Vieja como la experiencia humana es la relación existente entre ley y costumbre. Y lo es en un sentido doble, de forma que si la costumbre acaba muchas veces por convertirse en ley, ésta a su vez debe ir modificándose con los tiempos adaptándose así al cambio de costumbres determinado por la evolución social. Es por ello que no resulta de fácil comprensión la actitud del partido del Gobierno que ha cerrado de momento las puertas a una posible reforma de la ley del divorcio, propuesta por el PSOE y CIU. La reforma propuesta es sencilla y sensata, ya que básicamente pretende eliminar la condición de la separación previa, accediéndose así directamente al divorcio y aliviando a los cónyuges de una tramitación más complicada.

La separación previa hoy en vigor "de uno a cinco años" no beneficia en realidad a nadie; ya que en resumidas cuentas sólo contribuye a hacer más largo un trámite habitualmente doloroso y, siempre, más costoso. Tal vez en su momento, cuando el Gobierno de la UCD puso en marcha el procedimiento que culminaría en la aprobación de la ley, se estableció este criterio a fin de dar un tiempo para recapacitar a unos ciudadanos que podrían acogerse por vez primera a la nueva disposición.
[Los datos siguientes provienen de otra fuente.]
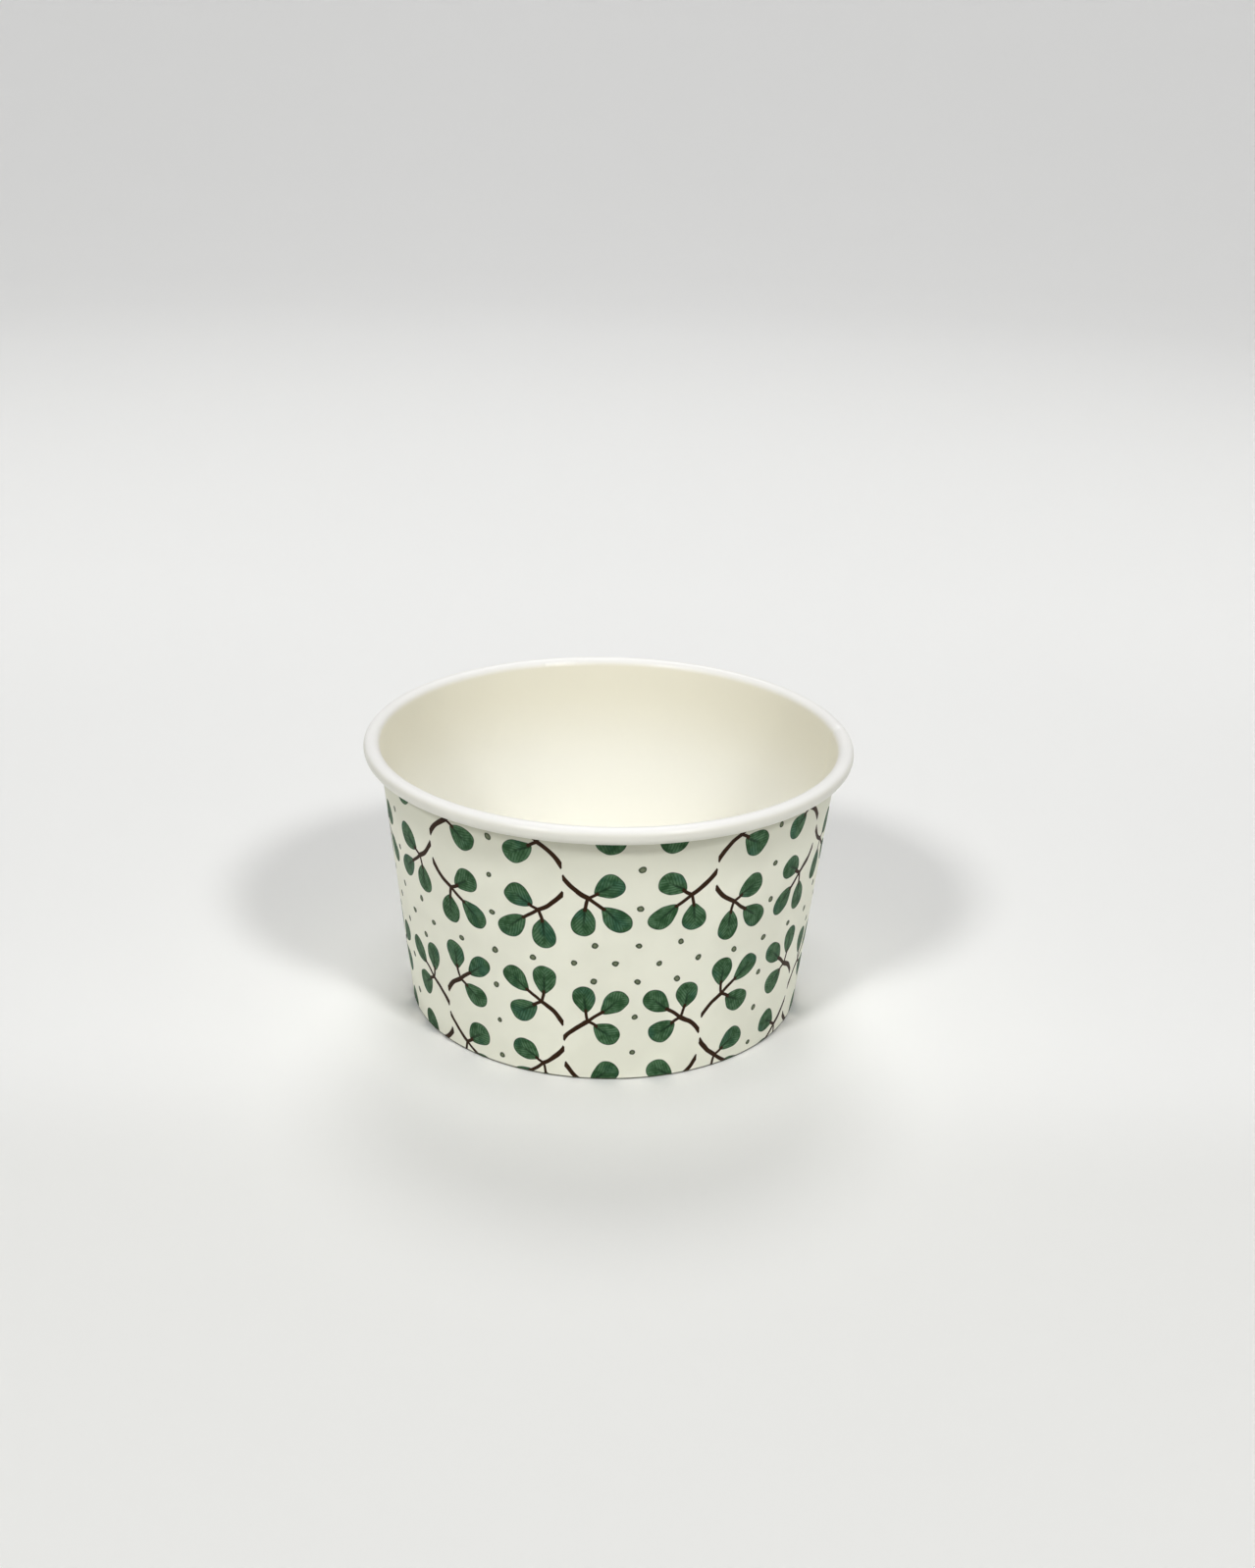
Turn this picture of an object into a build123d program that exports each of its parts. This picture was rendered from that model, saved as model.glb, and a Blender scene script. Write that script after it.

La sociedad española de hoy, indiscutiblemente más madura, puede seguramente prescindir de semejante reserva. Las leyes envejecen y transcurridos 20 años, no hay por qué pensar que la del divorcio constituya una excepción. A mayor abundamiento, no quedan en absoluto claras las razones vagamente aducidas por los conservadores para obstaculizar el progreso de la reforma. En tales circunstancias, su oposición a la misma parece una simple cuestión de gabinete, del mandar por mandar.